Halmos: We've accomplished a lot over the last few years. I want to see cementing of all that we've accomplished. What was disappointing is that with all this excitement and all these events, we still do not see this being integrated into the community setting at the rate that we should see it. I think it's very important to continue this educational effort to make sure the information is actually being advanced to the actual patient in the field and the community that will be seen. I think it's implementation that we've accomplished, and then of course, we will have to start focusing on the next generation of studies. For example, with no checkpoint inhibition, we've achieved a lot, but still for the large majority of our patients with advanced cancer, we're not curing them, so we need to improve upon what we've accomplished.

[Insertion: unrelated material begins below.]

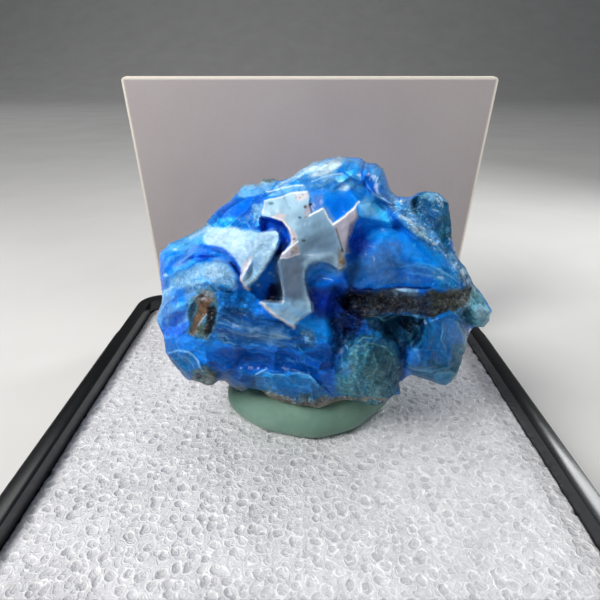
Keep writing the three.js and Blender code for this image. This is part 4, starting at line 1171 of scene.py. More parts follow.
# Lines: points, half width, hue and strength
STROKES = [
    ([(205, 247), (222, 250), (232, 258), (241, 272)], 2.6, "royal", 0.9),
    ([(206, 256), (222, 258), (234, 265)], 1.1, "lilac", 0.7),
    ([(212, 262), (225, 262), (236, 268)], 2.0, "silk", 0.45),
    ([(252, 257), (246, 268), (241.5, 275), (241.5, 281), (245.5, 287), (250, 290)], 1.5, "cream", 0.95),
    ([(246, 262), (242, 270)], 2.2, "cream", 0.7),
    ([(262.5, 213), (265, 201), (290, 194.5), (307, 192.5)], 0.9, "white", 0.7),
    ([(310, 216), (322.5, 208), (333, 224), (346, 215.5), (359, 201.5)], 1.0, "white", 0.95),
    ([(272, 217), (283, 220), (290, 230), (292, 242)], 0.8, "white", 0.6),
    ([(279, 256), (298, 241.5)], 0.9, "white", 0.85),
    ([(278, 258), (288, 257.5), (299, 254)], 0.8, "cream", 0.7),
    ([(277, 258), (277, 268), (279, 278), (283, 292), (282, 303)], 0.8, "white", 0.5),
    ([(261, 302), (276, 301), (284, 302)], 0.8, "white", 0.7),
    ([(262, 303), (275, 315), (288, 324), (294, 328)], 1.7, "cream", 0.85),
    ([(294, 328), (299, 320), (312, 312)], 0.8, "cream", 0.6),
    ([(336, 228), (341, 244), (343, 252)], 1.0, "brown", 0.5),
    ([(339, 268), (346, 264), (344, 254)], 0.7, "cream", 0.6),
    ([(307, 292), (312, 304), (312.5, 311)], 0.8, "cream", 0.5),
    ([(305, 282), (303, 270), (308, 261), (320, 257), (334, 259), (344, 266)], 1.4, "frost_grey", 0.45),
    ([(306, 276), (309, 268), (320, 263), (332, 266), (339, 274)], 1.2, "steel", 0.75),
    ([(310, 278), (314, 272), (322, 269), (330, 272)], 1.2, "lagoon", 0.7),
    ([(313, 283), (318, 277), (326, 276)], 1.0, "steel", 0.5),
    ([(206, 314), (199, 325)], 0.9, "mist", 0.9),
    ([(170, 352), (180, 349), (190, 352), (198, 360), (203, 371)], 1.1, "sky", 0.8),
    ([(174, 358), (186, 357), (194, 366)], 0.8, "light", 0.4),
    ([(256, 374), (261, 370.5), (266, 369)], 0.8, "frost", 0.6),
    ([(262, 371), (272, 374), (284, 374.5)], 0.8, "sky", 0.6),
    ([(292, 373), (302, 372.5), (310, 375), (316, 381)], 0.8, "sky", 0.55),
    ([(322, 384), (331, 387)], 0.8, "light", 0.5),
    ([(300, 374), (312, 378), (318, 386)], 1.6, "light", 0.5),
    ([(351, 362), (356, 376), (360, 386)], 0.7, "sea", 0.6),
    ([(400, 352), (401, 364)], 1.0, "mist", 0.35),
    ([(358, 342), (364, 338), (372, 338)], 0.9, "sea", 0.5),
    ([(350, 354), (358, 347), (370, 343), (384, 346)], 1.0, "sea", 0.42),
    ([(384, 346), (392, 354), (395, 367)], 0.8, "sea", 0.35),
    ([(357, 358), (353, 370), (357, 384), (363, 396)], 0.8, "mist", 0.35),
    ([(372, 352), (376, 364), (373, 378)], 0.7, "sea", 0.5),
    ([(340, 386), (352, 392), (366, 395), (382, 396)], 0.8, "mist", 0.28),
    ([(362, 380), (372, 387), (386, 388)], 0.7, "mist", 0.28),
    ([(372, 317), (384, 320), (398, 317), (412, 315), (424, 318)], 0.8, "sea", 0.45),
    ([(354, 350), (364, 344), (376, 345)], 0.8, "teal_grey", 0.6),
    ([(267, 192), (285, 188), (303, 186.5)], 0.9, "ice", 0.8),
    ([(277, 187), (292, 180), (306, 174), (322, 170)], 0.9, "ice", 0.6),
    ([(312, 182), (326, 176), (342, 174)], 0.9, "frost", 0.6),
    ([(366, 186), (372, 194), (382, 200), (392, 208)], 1.6, "sky", 0.6),
    ([(369, 180), (373, 172), (378, 168)], 0.9, "sky", 0.6),
    # Painted highlight along the second knob's top edge.
    ([(366, 163), (376, 164), (383, 168)], 1.2, "sky", 0.7),
    ([(400, 216), (410, 225), (420, 234), (432, 241)], 1.4, "frost", 0.75),
    ([(404, 226), (416, 236), (430, 246)], 1.0, "deep", 0.4),
    ([(416, 263), (430, 265), (440, 270), (450, 277)], 1.2, "light", 0.5),
    ([(424, 268), (436, 272), (446, 280)], 0.9, "light", 0.4),
    ([(388, 244), (396, 246), (400, 252)], 1.4, "silk", 0.6),
    ([(348, 283), (360, 273), (376, 266), (388, 262), (402, 264), (424, 270), (446, 279)],
     5.0, "silk", 0.4),
    ([(352, 289), (366, 281), (384, 275), (398, 273), (412, 275), (430, 279)], 4.4, "lilac", 0.28),
    ([(350, 272), (362, 264), (374, 258), (390, 255)], 5.0, "silk", 0.35),
    ([(354, 262), (366, 254), (378, 250), (390, 250)], 4.0, "lilac", 0.25),
    ([(376, 286), (390, 281), (406, 280), (420, 283)], 3.4, "silk", 0.35),
    ([(372, 246), (382, 241), (392, 241), (400, 245)], 3.6, "lilac", 0.22),
    ([(400, 267), (414, 265), (428, 268), (440, 272)], 1.0, "light", 0.3),
    ([(436, 268), (448, 275), (458, 283)], 0.9, "sky", 0.5),
    ([(406, 274), (418, 273), (434, 277), (450, 284)], 0.9, "light", 0.35),
    ([(368, 238), (378, 232), (390, 231)], 2.0, "light", 0.25),
    # Painted highlight along the top knob's upper edge.
    ([(340, 163), (346, 157.5), (358, 158), (365, 163)], 1.0, "sky", 0.7),
    # Painted shade in the notch between the knobs.
    ([(364, 164), (362, 174), (364, 184), (370, 193)], 1.6, "royal", 0.6),
    # Painted shade under the top knob.
    ([(344, 174), (352, 179), (361, 183)], 1.0, "royal", 0.35),
    # Painted highlight on the top knob's top.
    ([(345, 166), (348, 162), (354, 162)], 1.0, "light", 0.6),
    ([(386, 184), (391, 192), (399, 201)], 1.2, "royal", 0.5),
    ([(352, 352), (350, 362), (353, 372)], 0.8, "sea", 0.35),
    ([(358, 350), (360, 362), (358, 376)], 0.7, "teal_grey", 0.5),
    ([(388, 354), (390, 364), (388, 374)], 0.7, "sea", 0.35),
    ([(382, 348), (386, 362), (384, 380), (380, 394)], 0.7, "teal_grey", 0.6),
    ([(443, 321), (441, 338), (446, 350)], 0.8, "sky", 0.5),
    ([(413, 350), (430, 350), (446, 351)], 0.8, "light", 0.4),
    ([(412, 369), (432, 370), (451, 366)], 0.9, "sky", 0.4),
    ([(440, 372), (448, 368), (453, 374)], 0.8, "sea", 0.4),
    # Painted shade along the block's upper left edge.
    ([(424, 322), (421, 334), (413, 346)], 1.6, "ink", 0.6),
    # Painted highlight: a bright rim along the knob's right edge.
    ([(450, 206), (451.5, 232), (455, 252)], 1.2, "sky", 0.6),
    ([(424, 320), (425.5, 324)], 0.9, "frost", 0.6),
    ([(456, 322), (464, 338), (463, 352), (455, 376)], 1.0, "sea", 0.7),
    ([(406, 366), (416, 370), (430, 372)], 0.9, "sky", 0.45),
    # Painted highlight along the flake's right edge.
    ([(477, 289), (482.5, 299), (488.5, 312)], 1.2, "azure", 0.7),
    ([(462, 312), (468, 302), (470, 290)], 1.0, "mist", 0.6),
    ([(392, 291), (404, 289.5), (417, 291)], 0.9, "mist", 0.6),
    # Painted shadow along the ledge's upper edge, under the overhang.
    ([(345, 289), (372, 290), (398, 288), (430, 288)], 1.3, "ink", 0.75),
    ([(256, 389), (272, 395), (285, 401), (300, 403), (316, 404), (330, 400), (350, 397.5), (370, 396.5),
      (388, 399)], 1.5, "crust", 0.85),
    ([(160, 300), (166, 292), (174, 287)], 1.0, "frost", 0.6),
    ([(162, 312), (168, 302), (176, 296)], 1.0, "sky", 0.5),
    ([(187, 322), (187, 312), (190, 303)], 0.9, "sky", 0.5),
]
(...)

There are a lot of different approaches, and this can be an individualized tailored approach, such as vaccine approaches, CAR T-cell approaches, etc.
We don't know exactly which one will be the winner out of the number of strategies we're looking at, so we need to invest in a number of them. We need to keep a lot of balls up in the air to make sure that we're allowing our patients to have even more hope in the future.
TARGETED ONCOLOGY: Are there any other challenges that remain in this space?
Halmos: We covered many of them. In terms of molecular testing, I think 1 major area of focus is the liquid biopsy–based approach where the current platforms are exciting, but they need to be improved for us to be able to move them into an earlier-stage setting to be able to detect the minimal residual disease setting. However, there's also an extra layer of improvement that we haven't even spoken about to use them in the early-stage diagnostic settings, such as the lung cancer screening setting, for example. The technology is advancing at such a rapid rate that the hope is actually that with greater investment into those approaches, you'll be able to utilize this technology to benefit earlier-stage patients. That's the most important, that's when your chance is the highest to cure patients.